Although the DoD reports that “China has settled eleven land disputes with six of its neighbors since 1998,” it adds that China has “maritime boundary disputes with Japan, and throughout the South China Sea with Vietnam, Malaysia, the Philippines, Brunei, and Taiwan.” These disputes are highlighted by almost-weekly headlines detailing Chinese bullying on the high seas.

Adm. Robert Willard, commander of U.S. Pacific Command, adds that “the scope and pace of…modernization without clarity on China’s ultimate goals remains troubling. For example, China continues to accelerate its offensive air and missile developments without corresponding public clarification about how these forces will be utilized. Of particular concern is the expanding inventory of ballistic and cruise missiles (which include anti-ship capability) and the development of modern, fourth- and fifth-generation stealthy combat aircraft.”

China will increase military spending by 12.7 percent this year. This resumes a decade-long stretch of double-digit increases in Chinese defense spending. From 2000 to 2010, China’s military budget grew at an average of 12.1 percent. The year 2010 was an anomaly, with China’s defense budget increasing by a relatively modest 7.5 percent due to the global economic downturn.

Now, contrast China’s buildup with what’s happening to the U.S. military. Conservatives and liberals alike are ready to slash defense spending. Already, projected defense spending has been reduced by some $400 billion over the next decade. If the so-called “super-committee” doesn’t reach agreement on federal spending reforms, it will trigger automatic defense cuts of another $600 billion.

Several weapons systems have been scrapped. Ships have been mothballed. Aging aircraft are being pushed into longer service. And the Pentagon is looking everywhere for more savings. The Navy, for instance, is considering decommissioning the aircraft carrier USS George Washington sometime around 2016—just halfway through the ship’s planned lifespan. Due to maintenance issues with carriers USS Abraham Lincoln and USS Theodore Roosevelt, the Navy will deploy only nine carrier strike groups as we enter 2012, rather than 11, as Jane’s Defense reports.

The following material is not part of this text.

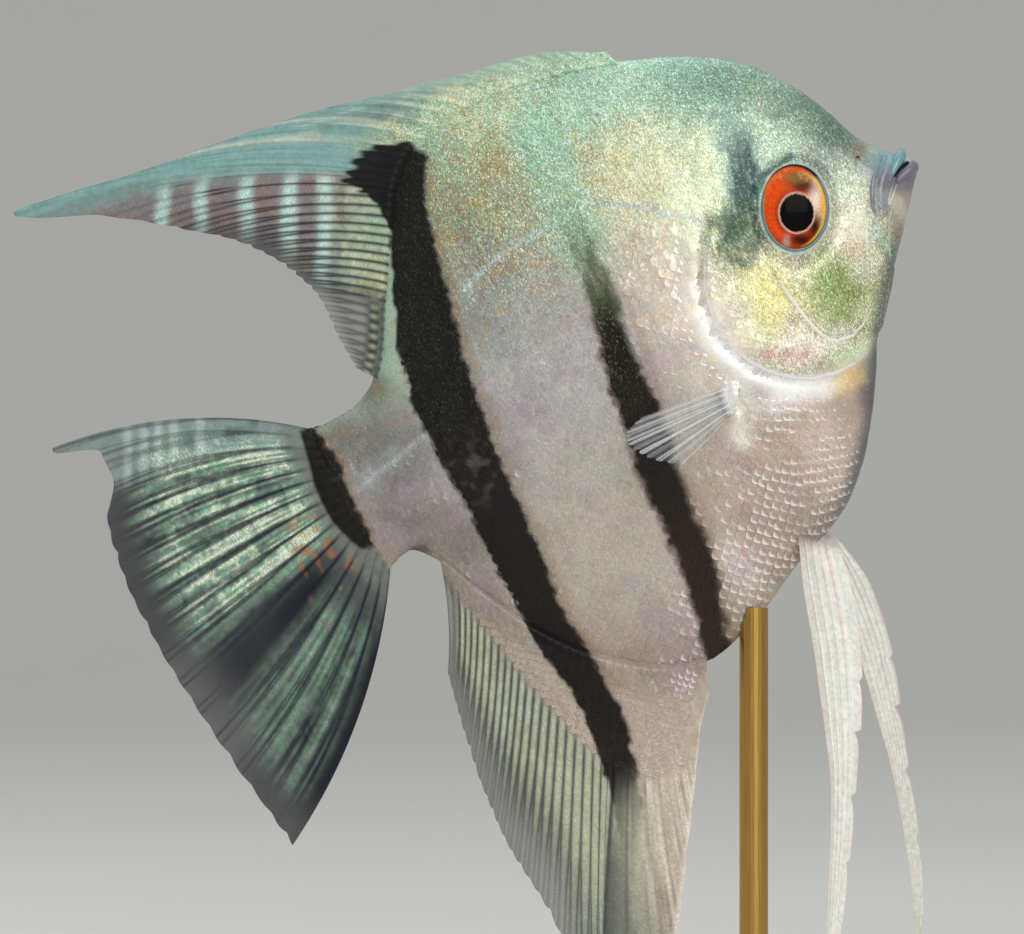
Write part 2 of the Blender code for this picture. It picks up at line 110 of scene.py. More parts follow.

Rep. Buck McKeon, chairman of the House Armed Services Committee, encapsulates the dramatic and dangerous trend on this side of the Pacific:  “We had a nearly 550 ship fleet in 1992; today we are projected to drop to 250. At the end of the Cold War, we had 76 Army combat brigades. Today we have 45. We had 82 fighter squadrons, today we have 39. Our bomber fleet is so old, some Air Force pilots are flying the exact same aircraft as their grandfathers…The last B-52, the backbone of our bomber fleet, rolled off the assembly line during the Cuban Missile Crisis.”

This is no time to be cutting—gutting—defense. As Robert Gates warned in his valedictory address, “I have long believed—and I still do—that the defense budget, however large it may be, is not the cause of this country’s fiscal woes….When President Eisenhower warned of the ‘Military Industrial Complex’ in 1961, defense consumed more than half the federal budget, and the portion of the nation’s economic output devoted to the military was about 9 percent. By comparison, this year’s base defense budget…represents less than 15 percent of all federal spending and equates to roughly three and a half percent of GDP.”

“If we are going to reduce the resources and the size of the U.S. military,” he went on, “people need to make conscious choices about what the implications are for the security of the country, as well as for the variety of military operations we have around the world, if lower priority missions are scaled back or eliminated…The tough choices ahead are really about the kind of role the American people—accustomed to unquestioned military dominance for the past two decades—want their country to play in the world.”

In other words, as China rises militarily and America retrenches, we are headed for a different world—and dangerous waters.